_REQUIRED WORK_.
Reproduce exactly the opening lines of the listing, stopping after the line that contains "return disc(anchor_pin_radius, cavity_low_z, cavity_high_z" and including it.

_DATA SEGMENT_.
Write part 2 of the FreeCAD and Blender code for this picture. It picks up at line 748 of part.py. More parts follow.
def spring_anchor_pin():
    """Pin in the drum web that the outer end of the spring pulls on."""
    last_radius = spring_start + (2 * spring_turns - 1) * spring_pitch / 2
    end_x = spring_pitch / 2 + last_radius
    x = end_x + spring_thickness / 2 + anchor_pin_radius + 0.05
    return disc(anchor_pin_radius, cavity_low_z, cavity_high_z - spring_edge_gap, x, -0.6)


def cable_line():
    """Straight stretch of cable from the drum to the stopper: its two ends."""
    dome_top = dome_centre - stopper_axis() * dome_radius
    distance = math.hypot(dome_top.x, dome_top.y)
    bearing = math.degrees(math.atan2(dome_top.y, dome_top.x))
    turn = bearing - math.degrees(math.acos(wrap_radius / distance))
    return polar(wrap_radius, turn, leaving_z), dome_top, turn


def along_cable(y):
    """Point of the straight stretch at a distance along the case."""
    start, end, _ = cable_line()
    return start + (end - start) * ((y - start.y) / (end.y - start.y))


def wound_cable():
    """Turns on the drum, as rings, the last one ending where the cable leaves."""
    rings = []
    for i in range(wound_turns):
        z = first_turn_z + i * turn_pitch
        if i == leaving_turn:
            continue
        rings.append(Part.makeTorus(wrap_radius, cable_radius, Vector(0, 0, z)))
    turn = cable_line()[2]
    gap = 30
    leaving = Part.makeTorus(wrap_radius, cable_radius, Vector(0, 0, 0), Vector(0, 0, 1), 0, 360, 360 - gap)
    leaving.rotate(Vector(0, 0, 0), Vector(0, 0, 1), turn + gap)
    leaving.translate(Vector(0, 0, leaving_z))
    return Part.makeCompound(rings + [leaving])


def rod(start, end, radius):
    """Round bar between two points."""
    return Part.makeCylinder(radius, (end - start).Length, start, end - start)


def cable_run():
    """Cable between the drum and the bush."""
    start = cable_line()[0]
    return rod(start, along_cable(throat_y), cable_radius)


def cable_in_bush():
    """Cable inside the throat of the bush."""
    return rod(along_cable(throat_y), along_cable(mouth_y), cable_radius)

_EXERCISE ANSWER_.
Write part 2 of the FreeCAD and Blender code for this picture. It picks up at line 748 of part.py. More parts follow.
def spring_anchor_pin():
    """Pin in the drum web that the outer end of the spring pulls on."""
    last_radius = spring_start + (2 * spring_turns - 1) * spring_pitch / 2
    end_x = spring_pitch / 2 + last_radius
    x = end_x + spring_thickness / 2 + anchor_pin_radius + 0.05
    return disc(anchor_pin_radius, cavity_low_z, cavity_high_z - spring_edge_gap, x, -0.6)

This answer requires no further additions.